At the height of his fame and success, while The Importance of Being Earnest (1895) is still being performed in London, Wilde has John Douglas, 9th Marquess of Queensberry prosecuted for criminal libel. The Marquess is the father of Wilde’s lover, Lord Alfred Douglas. The libel trial unearths evidence that causes him to drop his charges and leads to his own arrest and trial for gross indecency with men. After two more trials he is convicted and sentenced to two years of hard labour, the maximum penalty, and is jailed from 1895 to 1897. During his last year in prison, he writes De Profundis, published posthumously in 1905, a long letter which discusses his spiritual journey through his trials, forming a dark counterpoint to his earlier philosophy of pleasure. On his release, he leaves immediately for France, never to return to Ireland or Britain. There he writes his last work, The Ballad of Reading Gaol (1898), a long poem commemorating the harsh rhythms of prison life.

By November 25, 1900, Wilde has developed meningitis, then called “cerebral meningitis”. On November 29, he is conditionally baptised into the Catholic Church by Fr. Cuthbert Dunne, a Passionist priest from Dublin. He dies of meningitis on November 30, 1900. Different opinions are given as to the cause of the disease. Richard Ellmann claims it is syphilitic. Merlin Holland, Wilde’s grandson, believes this to be a misconception, noting that Wilde’s meningitis followed a surgical intervention, perhaps a mastoidectomy. Wilde’s physicians, Dr. Paul Cleiss and A’Court Tucker, report that the condition stems from an old suppuration of the right ear treated for several years and makes no allusion to syphilis.

Wilde is initially buried in the Cimetière parisien de Bagneux outside Paris. In 1909 his remains are disinterred and transferred to Père Lachaise Cemetery, inside the city.

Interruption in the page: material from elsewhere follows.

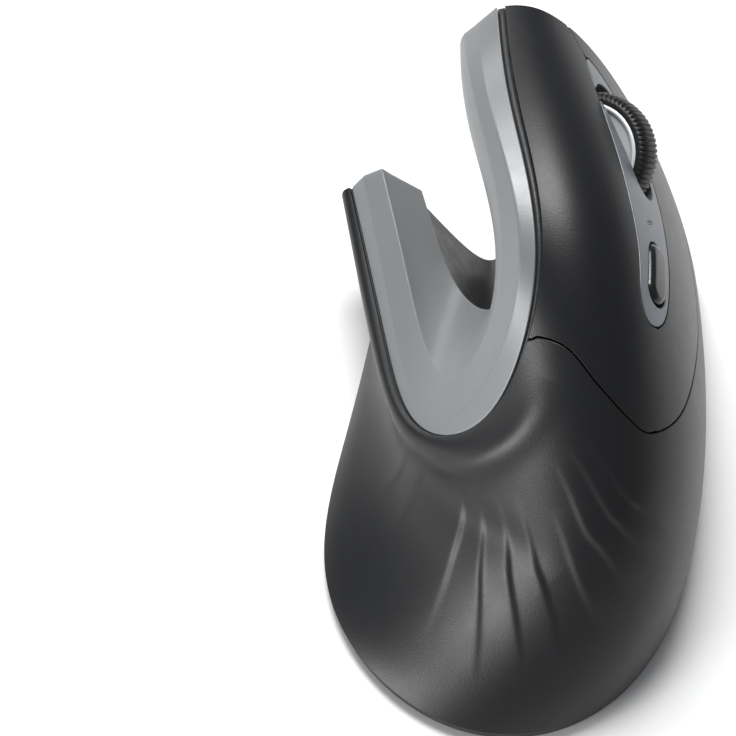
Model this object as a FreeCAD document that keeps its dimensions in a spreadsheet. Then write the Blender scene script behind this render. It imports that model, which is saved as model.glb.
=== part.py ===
import FreeCAD, Part
import math
import os
from FreeCAD import Vector, Placement, Rotation

# Right-handed vertical computer mouse.
# Millimetres, +Z up, fingers point along +Y, the palm side faces +X.
# The origin is on the ground under the middle of the mouse.

doc = FreeCAD.newDocument("vertical_mouse")
sheet = doc.addObject("Spreadsheet::Sheet", "dims")
sheet.Label = "dims"

DIMENSIONS = {
    "skin_thickness": 2.0, "trim_thickness": 1.5, "lining_thickness": 1.5,
    "panel_gap": 0.3, "plate_bottom": 0.8, "plate_thickness": 2.0, "plate_inset": 0.5,
    "shell_bottom": 3.0, "rake_start": 43.0, "rake_slope": 0.25,
    "cover_setback": 1.4, "cover_thickness": 1.6,
    "foot_thickness": 0.8, "front_foot_width": 36.0, "front_foot_length": 7.0,
    "rear_foot_width": 20.0, "rear_foot_length": 8.0, "side_foot_width": 7.0,
    "side_foot_length": 20.0, "ring_outer": 8.5, "ring_inner": 6.6, "ring_thickness": 0.5,
    "door_width": 17.6, "door_length": 54.0, "door_thickness": 1.5, "door_gap": 0.4,
    "cell_radius": 7.1, "cell_length": 49.0, "cell_nub_radius": 2.7, "cell_nub_height": 1.2,
    "contact_width": 11.0, "contact_height": 12.0, "contact_thickness": 0.5,
    "leaf_width": 6.0, "leaf_thickness": 0.6,
    "main_width": 24.0, "main_length": 40.0, "board_thickness": 1.2, "main_height": 8.0,
    "board_hole": 0.9,
    "sensor_width": 10.0, "sensor_length": 15.0, "sensor_height": 3.2,
    "lens_radius": 5.2, "lens_height": 2.2, "led_radius": 1.5, "led_length": 4.2,
    "radio_width": 8.0, "radio_length": 12.0, "radio_height": 1.6,
    "receiver_width": 14.4, "receiver_depth": 6.6, "receiver_cap": 6.0, "receiver_plug": 13.0,
    "plug_width": 12.0, "plug_depth": 4.5, "bay_wall": 1.2, "bay_gap": 0.3,
    "knob_width": 5.0, "knob_length": 5.5, "knob_height": 1.9, "knob_travel": 3.0,
    "slide_width": 5.0, "slide_length": 10.0, "slide_height": 3.4,
    "screw_head": 2.0, "screw_shank": 0.9, "screw_length": 7.0, "boss_radius": 2.6,
    "frame_thickness": 1.6, "frame_depth": 16.1, "palm_board_depth": 14.4,
    "switch_width": 5.8, "switch_length": 12.8, "switch_height": 5.4,
    "plunger_radius": 1.0, "plunger_height": 0.6, "key_post_radius": 1.6,
    "wheel_radius": 12.0, "wheel_width": 7.0, "tyre_depth": 2.2, "wheel_depth": 7.2,
    "axle_radius": 1.0, "axle_half": 8.0, "rib_count": 72.0, "rib_depth": 0.45,
    "carrier_wall": 1.6, "carrier_low": 10.6, "carrier_high": 5.2, "carrier_gap": 0.6,
    "tab_length": 7.0, "tab_thickness": 1.8,
    "tact_size": 5.0, "tact_height": 3.4,
    "encoder_width": 4.0, "encoder_length": 9.0, "encoder_height": 8.2, "encoder_bore": 1.8,
    "slot_width": 8.0, "slot_length": 24.5,
    "capsule_length": 12.6, "capsule_width": 6.4, "capsule_gap": 0.35, "capsule_rise": 0.7,
    "dash_length": 2.6, "dash_width": 0.7,
    "thumb_key_length": 15.0, "thumb_key_height": 6.0, "thumb_key_rise": 1.0,
    "thumb_key_gap": 0.4,
}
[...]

In 2011, the tomb is cleaned of the many lipstick marks left there by admirers and a glass barrier is installed to prevent further marks or damage.

In 2017, Wilde is among an estimated 50,000 men who are pardoned for homosexual acts that are no longer considered offences under the Policing and Crime Act 2017. The Act is known informally as the Alan Turing law.

In 2014 Wilde is one of the inaugural honorees in the Rainbow Honor Walk, a walk of fame in San Francisco’s Castro District noting LGBTQ people who have “made significant contributions in their fields.”